The Warriors will leave Oracle Arena 23 years after its renovation. (AP)
The Warriors will leave Oracle Arena 23 years after its renovation. (AP)

Not only are the Golden State Warriors leaving Oakland for shinier new digs in San Francisco next year, but the two-time defending NBA champions were hoping to saddle the city with the remainder of the bill for Oracle Arena’s $150 million renovation in 1996. An arbitrator thought better of that strategy.

In an arbitration hearing on Monday, Rebecca Westerfield ruled in favor of the Oakland-Alameda County Coliseum Authority, the public agency that leased the arena to the Warriors, ordering the team to pay the remaining $40 million owed on its 30-year renovation bond, according to multiple reports.

Catering to the Warriors two decades and one ownership group ago, the Coliseum Authority approved renovations that would gut the glass arena, installing luxury suites and club seats, along with updated scoreboards, spacious locker rooms and all the amenities required of a competitive NBA team. In return, the Warriors agreed to pay roughly $7.5 million annually until the bond was paid off by 2027.

Joe Lacob and Peter Guber, worth an estimated $2.5 billion combined, bought the Warriors from Chris Cohan for $450 million in 2010. Forbes valued the team at $3.1 billion this past February. Forty million dollars for Lacob and Guber is about the equivalent of a groin-kicking fine for Draymond Green — or just enough of a bank account hit to make the average person check his grocery store receipt twice.

Warriors fans may have bought enough Klay Thompson paraphernalia after Monday’s 3-point barrage to cover most of those costs.

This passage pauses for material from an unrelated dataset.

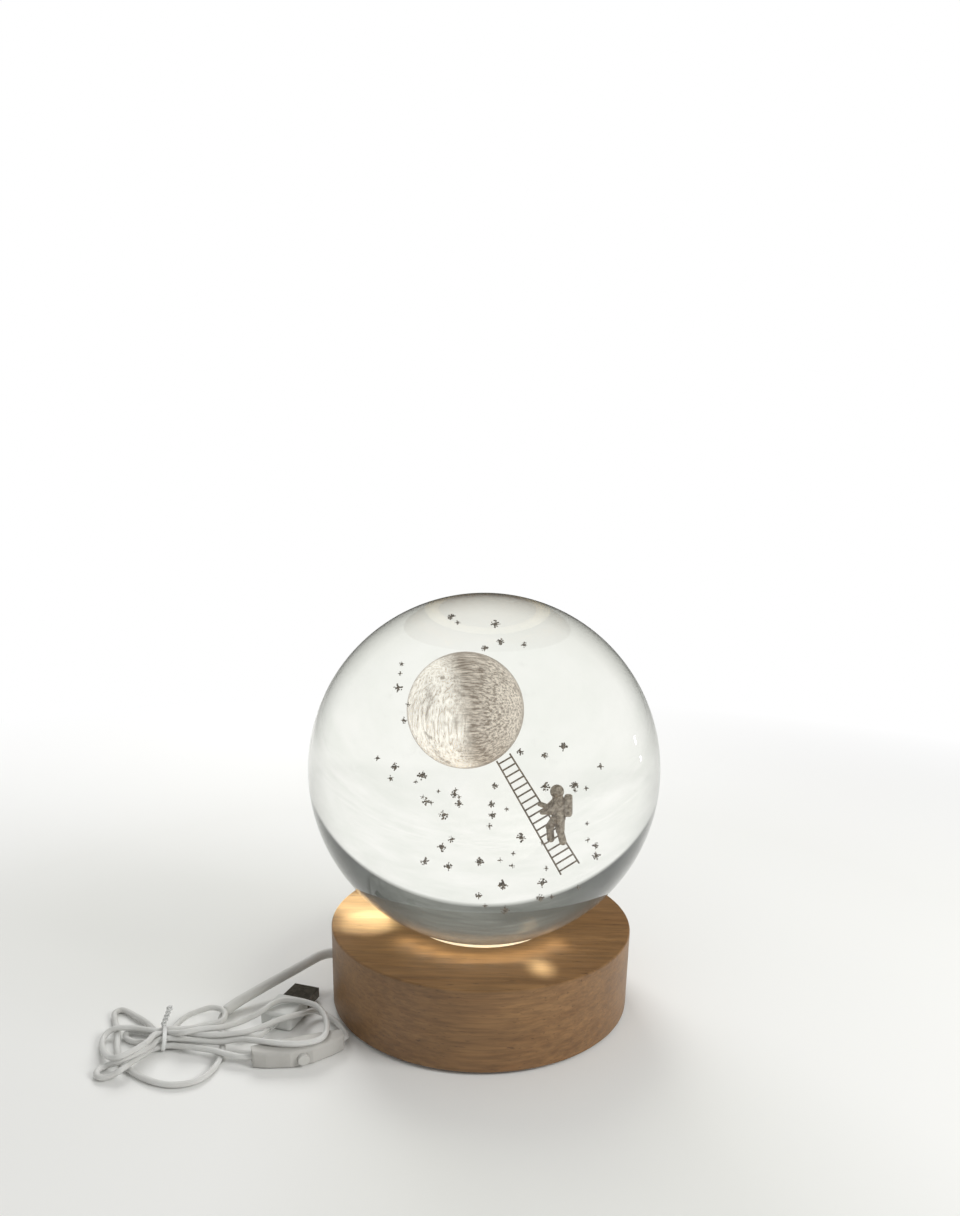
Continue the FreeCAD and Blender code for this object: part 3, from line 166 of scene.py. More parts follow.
def stretched(tree, place, scale, location=(0, 0, 0), rotation=(0, 0, 0)):
    node = add(tree, "Mapping", Vector=place, Location=location, Rotation=rotation, Scale=scale)
    return node.outputs[0]


def new_group(name, inputs, outputs):
    tree = bpy.data.node_groups.new(name, "ShaderNodeTree")
    for label, value in inputs:
        kind = "NodeSocketColor" if isinstance(value, tuple) else "NodeSocketFloat"
        socket = tree.interface.new_socket(label, in_out="INPUT", socket_type=kind)
        socket.default_value = (*value, 1) if isinstance(value, tuple) else value
    for label, kind in outputs:
        tree.interface.new_socket(label, in_out="OUTPUT", socket_type="NodeSocket" + kind)
    given = tree.nodes.new("NodeGroupInput").outputs
    made = tree.nodes.new("NodeGroupOutput").inputs
    place = tree.nodes.new("ShaderNodeTexCoord").outputs["Object"]
    return tree, given, made, place


def use_group(tree, group, **sockets):
    node = tree.nodes.new("ShaderNodeGroup")
    node.node_tree = group
    set_inputs(tree, node, sockets)
    return node.outputs


FINISH_OUTPUTS = (("Color", "Color"), ("Roughness", "Float"), ("Height", "Float"))


def moulded_skin():
    """Plastic from a mould: a faint cloudiness of colour and a fine eggshell surface."""
    tree, given, made, place = new_group(
        "moulded_skin",
        (("Color", (0.5, 0.5, 0.5)), ("Shade", (0.4, 0.4, 0.4)), ("Roughness", 0.4), ("Grain", 900.0)),
        FINISH_OUTPUTS,
    )
    cloud = noise(tree, place, 60, 4, 0.6)
    fine = noise(tree, place, given["Grain"], 2)
    handled = spread(tree, cloud, 0.35, 0.7)
    color = blend_colors(tree, handled, given["Color"], given["Shade"])
    tree.links.new(color, made["Color"])
    smoothest = math_node(tree, "SUBTRACT", given["Roughness"], 0.08)
    rough = math_node(tree, "MULTIPLY_ADD", cloud, 0.16, smoothest)
    tree.links.new(rough, made["Roughness"])
    tree.links.new(fine, made["Height"])
    return tree


def turned_grain():
    """Lacquered hardwood with its grain along X: growth bands, fine fibres and short dark pores."""
    tree, given, made, place = new_group(
        "turned_grain",
        (
            ("Early", (0.5, 0.4, 0.3)),
            ("Late", (0.3, 0.2, 0.1)),
            ("Pore", (0.1, 0.08, 0.05)),
            ("Roughness", 0.45),
        ),
        FINISH_OUTPUTS,
    )
    drift = noise(tree, stretched(tree, place, (7, 60, 70)), 1.0, 4, 0.6)
    bands = add(
        tree,
        "TexWave",
        dict(wave_type="RINGS", rings_direction="X", wave_profile="SIN"),
        Vector=stretched(tree, place, (0.35, 1, 1), (0, 0.012, 0.055)),
        Scale=62.0,
        Distortion=5.5,
        Detail=3.0,
        Detail_Scale=1.2,
        Detail_Roughness=0.6,
    ).outputs["Fac"]
    fibres = noise(tree, stretched(tree, place, (22, 620, 760)), 1.0, 3, 0.65)
    pores = noise(tree, stretched(tree, place, (110, 1300, 1500)), 1.0, 2, 0.5)
    pore_mask = spread(tree, pores, 0.64, 0.74)
    patches = noise(tree, stretched(tree, place, (14, 40, 60)), 1.0, 3, 0.6)
    dashes = noise(tree, stretched(tree, place, (48, 420, 900)), 1.0, 3, 0.6)
    late = math_node(tree, "MULTIPLY", spread(tree, bands, 0.2, 1.0, 0, 0.25), spread(tree, drift, 0.3, 0.7))
    late = math_node(tree, "ADD", late, spread(tree, drift, 0.4, 0.75, 0, 0.45))
    color = blend_colors(tree, late, given["Early"], given["Late"])
    fibre_tone = blend_colors(tree, spread(tree, fibres, 0.3, 0.7), (0.8, 0.78, 0.76), (1.12, 1.1, 1.06))
    color = blend_colors(tree, 0.75, color, fibre_tone, "MULTIPLY")
    patch_tone = blend_colors(tree, spread(tree, patches, 0.35, 0.65), (0.84, 0.82, 0.8), (1.08, 1.06, 1.04))
    color = blend_colors(tree, 0.8, color, patch_tone, "MULTIPLY")
    dash_tone = blend_colors(tree, spread(tree, dashes, 0.38, 0.62), (0.8, 0.79, 0.78), (1.16, 1.15, 1.13))
    color = blend_colors(tree, 0.7, color, dash_tone, "MULTIPLY")
    color = blend_colors(tree, math_node(tree, "MULTIPLY", pore_mask, 0.7), color, given["Pore"])
    tree.links.new(color, made["Color"])
    rough = math_node(tree, "ADD", given["Roughness"], math_node(tree, "MULTIPLY", fibres, 0.18))
    tree.links.new(rough, made["Roughness"])
    height = math_node(tree, "SUBTRACT", math_node(tree, "MULTIPLY", fibres, 0.5), pore_mask)
    tree.links.new(height, made["Height"])
    return tree


def drawn_metal():
    """Rolled or turned metal: faint lines along X, small stains and a little wear."""
    tree, given, made, place = new_group(
        "drawn_metal",
        (("Color", (0.5, 0.5, 0.5)), ("Stain", (0.3, 0.3, 0.3)), ("Roughness", 0.3)),
        FINISH_OUTPUTS,
    )
    lines = noise(tree, stretched(tree, place, (300, 4000, 4000)), 1.0, 2)
    stains = noise(tree, place, 420, 4, 0.65)
    color = blend_colors(tree, spread(tree, stains, 0.42, 0.75), given["Color"], given["Stain"])
    tree.links.new(color, made["Color"])
    rough = math_node(tree, "ADD", given["Roughness"], math_node(tree, "MULTIPLY", stains, 0.2))
    tree.links.new(rough, made["Roughness"])
    tree.links.new(lines, made["Height"])
    return tree


def laser_cracks():
    """The tiny cracks that a laser leaves in glass: a dust of dark points with bright flecks between."""
    tree, given, made, place = new_group(
        "laser_cracks",
        (("Light", (0.5, 0.5, 0.5)), ("Dark", (0.2, 0.2, 0.2)), ("Scale", 2600.0), ("Cover", 0.8)),
        (("Color", "Color"), ("Alpha", "Float")),
    )
    points = noise(tree, place, given["Scale"], 2, 0.7)
    flecks = noise(tree, place, 900, 3, 0.7)
    color = blend_colors(tree, spread(tree, flecks, 0.35, 0.68), given["Dark"], given["Light"])
    tree.links.new(color, made["Color"])
    alpha = spread(tree, math_node(tree, "ADD", points, given["Cover"]), 0.95, 1.35)
    tree.links.new(alpha, made["Alpha"])
    return tree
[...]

They probably shouldn’t have to be stuck with a $40 million tax bill, too.

However, the owners who are moving the Warriors from the city they have called home for almost a quarter-century — costing Oakland nearly 1,000 jobs and almost $100 million in annual economic activity, according to a 2015 San Francisco State University study — wanted to add tens of millions to that tab, contending the team’s financial commitment on the 1996 renovation ended with its lease agreement in 2019, when the Warriors move across the bay to San Francisco’s $1 billion Chase Center.

Even after Monday’s arbitration ruling, the Warriors didn’t sound fully sold on footing the entire bill.

“Of course we are reviewing our options at this time, but as we’ve always said, we will fulfill any debt obligations that we owe,” a team spokesperson said in a statement, according to the Associated Press.

If the team were committed to fulfilling any debt obligations owed, they would not have taken the city to arbitration, or so says the lawyer representing the Oakland-Alameda County Coliseum Authority.

“This was an after-the-fact attempt by the Warriors to rewrite the parties’ deal, and it would have left the people of Oakland and Alameda County holding the bag,” attorney Daniel Purcell said, via the AP. “We are grateful that the arbitrator saw it our way.”

This all comes a year after the Warriors engaged in a public battle with the city over funds for the team’s 2017 championship parade, which Lacob promised to pay during a celebration that took place just weeks before Oakland was forced to slash funding for homeless services, emergency responders and other government agencies amid financial concerns. The team eventually footed that bill, too.